── Data extract ──

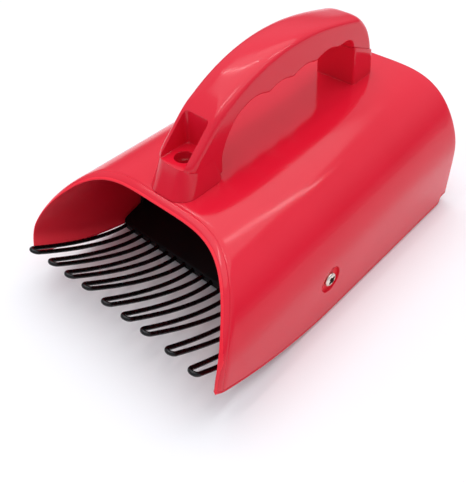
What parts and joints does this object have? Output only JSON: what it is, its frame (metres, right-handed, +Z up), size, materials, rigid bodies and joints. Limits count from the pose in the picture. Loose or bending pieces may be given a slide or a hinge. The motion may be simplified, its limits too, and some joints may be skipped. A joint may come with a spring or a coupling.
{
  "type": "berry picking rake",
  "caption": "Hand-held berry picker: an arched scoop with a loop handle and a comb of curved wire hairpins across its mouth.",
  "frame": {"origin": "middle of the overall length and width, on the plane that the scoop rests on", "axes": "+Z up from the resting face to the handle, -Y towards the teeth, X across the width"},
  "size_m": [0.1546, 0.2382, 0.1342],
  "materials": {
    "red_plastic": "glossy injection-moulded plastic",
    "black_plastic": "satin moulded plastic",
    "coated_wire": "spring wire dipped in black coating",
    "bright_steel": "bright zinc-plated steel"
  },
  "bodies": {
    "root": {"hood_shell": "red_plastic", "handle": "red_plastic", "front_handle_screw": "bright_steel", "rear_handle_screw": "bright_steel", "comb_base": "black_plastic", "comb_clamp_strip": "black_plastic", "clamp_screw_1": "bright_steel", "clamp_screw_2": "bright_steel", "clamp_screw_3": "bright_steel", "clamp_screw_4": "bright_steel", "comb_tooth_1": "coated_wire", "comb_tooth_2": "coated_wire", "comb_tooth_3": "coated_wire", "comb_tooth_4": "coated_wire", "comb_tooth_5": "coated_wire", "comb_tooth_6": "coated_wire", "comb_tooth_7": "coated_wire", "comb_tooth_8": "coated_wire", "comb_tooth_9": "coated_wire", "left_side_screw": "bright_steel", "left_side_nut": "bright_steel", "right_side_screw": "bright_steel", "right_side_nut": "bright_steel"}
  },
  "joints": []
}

───
── Data extract ──

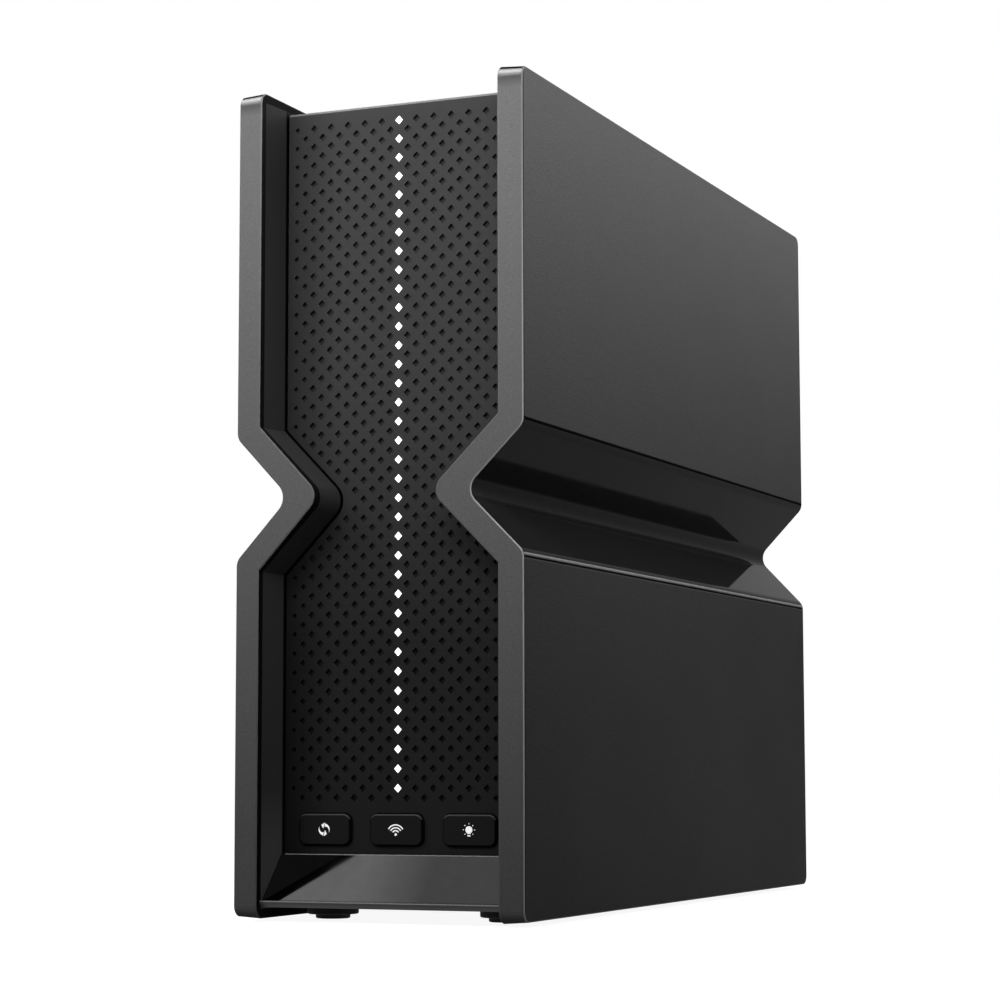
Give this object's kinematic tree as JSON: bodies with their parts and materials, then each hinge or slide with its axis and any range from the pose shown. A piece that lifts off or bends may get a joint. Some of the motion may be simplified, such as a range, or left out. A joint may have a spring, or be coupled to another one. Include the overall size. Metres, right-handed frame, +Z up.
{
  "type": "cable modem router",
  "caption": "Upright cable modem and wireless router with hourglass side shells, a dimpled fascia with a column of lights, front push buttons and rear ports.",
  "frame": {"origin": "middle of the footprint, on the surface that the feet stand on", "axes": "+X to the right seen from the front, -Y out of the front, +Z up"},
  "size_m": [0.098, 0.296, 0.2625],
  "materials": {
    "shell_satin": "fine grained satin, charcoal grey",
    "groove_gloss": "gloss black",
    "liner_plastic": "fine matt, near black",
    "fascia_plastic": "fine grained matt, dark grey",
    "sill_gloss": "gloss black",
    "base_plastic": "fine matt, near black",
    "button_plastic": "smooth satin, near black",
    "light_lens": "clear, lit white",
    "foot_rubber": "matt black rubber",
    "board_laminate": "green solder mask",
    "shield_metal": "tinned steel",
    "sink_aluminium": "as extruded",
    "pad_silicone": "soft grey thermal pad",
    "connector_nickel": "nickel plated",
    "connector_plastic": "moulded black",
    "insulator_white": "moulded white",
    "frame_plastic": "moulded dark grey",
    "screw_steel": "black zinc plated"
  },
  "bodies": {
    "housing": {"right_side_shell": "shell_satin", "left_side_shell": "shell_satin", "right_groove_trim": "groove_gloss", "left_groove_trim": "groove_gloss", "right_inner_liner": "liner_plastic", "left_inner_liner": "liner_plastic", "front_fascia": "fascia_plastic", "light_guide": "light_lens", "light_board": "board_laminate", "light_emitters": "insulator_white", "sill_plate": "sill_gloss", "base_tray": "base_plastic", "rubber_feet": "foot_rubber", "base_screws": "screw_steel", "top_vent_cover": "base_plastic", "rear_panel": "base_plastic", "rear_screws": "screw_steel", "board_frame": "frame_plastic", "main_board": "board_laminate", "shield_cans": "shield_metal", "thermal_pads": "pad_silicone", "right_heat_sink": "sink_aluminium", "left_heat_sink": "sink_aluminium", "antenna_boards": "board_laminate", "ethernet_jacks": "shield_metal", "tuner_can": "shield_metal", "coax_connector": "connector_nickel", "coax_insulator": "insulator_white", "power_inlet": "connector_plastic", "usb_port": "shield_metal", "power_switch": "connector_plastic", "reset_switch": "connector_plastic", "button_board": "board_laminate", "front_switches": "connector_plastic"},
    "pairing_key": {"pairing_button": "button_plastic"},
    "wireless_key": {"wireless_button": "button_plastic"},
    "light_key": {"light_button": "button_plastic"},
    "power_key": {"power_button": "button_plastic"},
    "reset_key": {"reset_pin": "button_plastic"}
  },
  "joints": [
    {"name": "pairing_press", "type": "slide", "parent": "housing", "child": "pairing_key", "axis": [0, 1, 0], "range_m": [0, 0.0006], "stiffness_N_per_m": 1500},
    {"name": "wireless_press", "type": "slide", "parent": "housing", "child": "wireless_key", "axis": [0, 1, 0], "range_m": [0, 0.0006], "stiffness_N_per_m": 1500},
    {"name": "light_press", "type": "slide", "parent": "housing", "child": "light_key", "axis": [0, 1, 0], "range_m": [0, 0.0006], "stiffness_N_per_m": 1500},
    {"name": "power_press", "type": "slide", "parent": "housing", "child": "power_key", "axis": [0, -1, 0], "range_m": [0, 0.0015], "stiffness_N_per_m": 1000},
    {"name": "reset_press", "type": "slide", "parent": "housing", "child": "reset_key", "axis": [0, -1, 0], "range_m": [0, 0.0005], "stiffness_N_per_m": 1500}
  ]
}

───
── Data extract ──

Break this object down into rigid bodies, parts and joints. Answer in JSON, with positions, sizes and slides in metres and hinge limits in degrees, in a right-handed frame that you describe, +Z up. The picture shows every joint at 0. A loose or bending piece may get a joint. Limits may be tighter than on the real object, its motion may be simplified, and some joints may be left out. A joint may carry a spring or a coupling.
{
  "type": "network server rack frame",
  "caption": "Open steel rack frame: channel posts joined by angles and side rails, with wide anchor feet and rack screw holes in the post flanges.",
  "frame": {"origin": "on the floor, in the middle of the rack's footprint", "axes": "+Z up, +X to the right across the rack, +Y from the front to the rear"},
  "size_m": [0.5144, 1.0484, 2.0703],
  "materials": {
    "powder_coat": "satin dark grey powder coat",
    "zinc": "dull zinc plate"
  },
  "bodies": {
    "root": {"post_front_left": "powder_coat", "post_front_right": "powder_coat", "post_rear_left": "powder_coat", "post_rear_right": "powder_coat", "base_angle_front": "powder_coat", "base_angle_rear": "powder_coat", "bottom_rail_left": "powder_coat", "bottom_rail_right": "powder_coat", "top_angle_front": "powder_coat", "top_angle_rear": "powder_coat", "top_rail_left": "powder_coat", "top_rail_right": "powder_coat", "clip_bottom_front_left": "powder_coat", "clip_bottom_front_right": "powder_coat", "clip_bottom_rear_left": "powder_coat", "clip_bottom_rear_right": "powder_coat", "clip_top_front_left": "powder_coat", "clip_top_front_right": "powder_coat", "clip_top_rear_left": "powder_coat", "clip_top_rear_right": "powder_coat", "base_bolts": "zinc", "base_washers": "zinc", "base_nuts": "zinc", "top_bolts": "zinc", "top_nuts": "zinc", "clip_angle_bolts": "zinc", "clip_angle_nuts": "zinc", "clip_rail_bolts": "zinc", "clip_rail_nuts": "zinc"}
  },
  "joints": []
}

───

_What the exercise asks_
Using the records given above, list every line that includes the word "rigid".

_Correct output_
What parts and joints does this object have? Output only JSON: what it is, its frame (metres, right-handed, +Z up), size, materials, rigid bodies and joints. Limits count from the pose in the picture. Loose or bending pieces may be given a slide or a hinge. The motion may be simplified, its limits too, and some joints may be skipped. A joint may come with a spring or a coupling.
Break this object down into rigid bodies, parts and joints. Answer in JSON, with positions, sizes and slides in metres and hinge limits in degrees, in a right-handed frame that you describe, +Z up. The picture shows every joint at 0. A loose or bending piece may get a joint. Limits may be tighter than on the real object, its motion may be simplified, and some joints may be left out. A joint may carry a spring or a coupling.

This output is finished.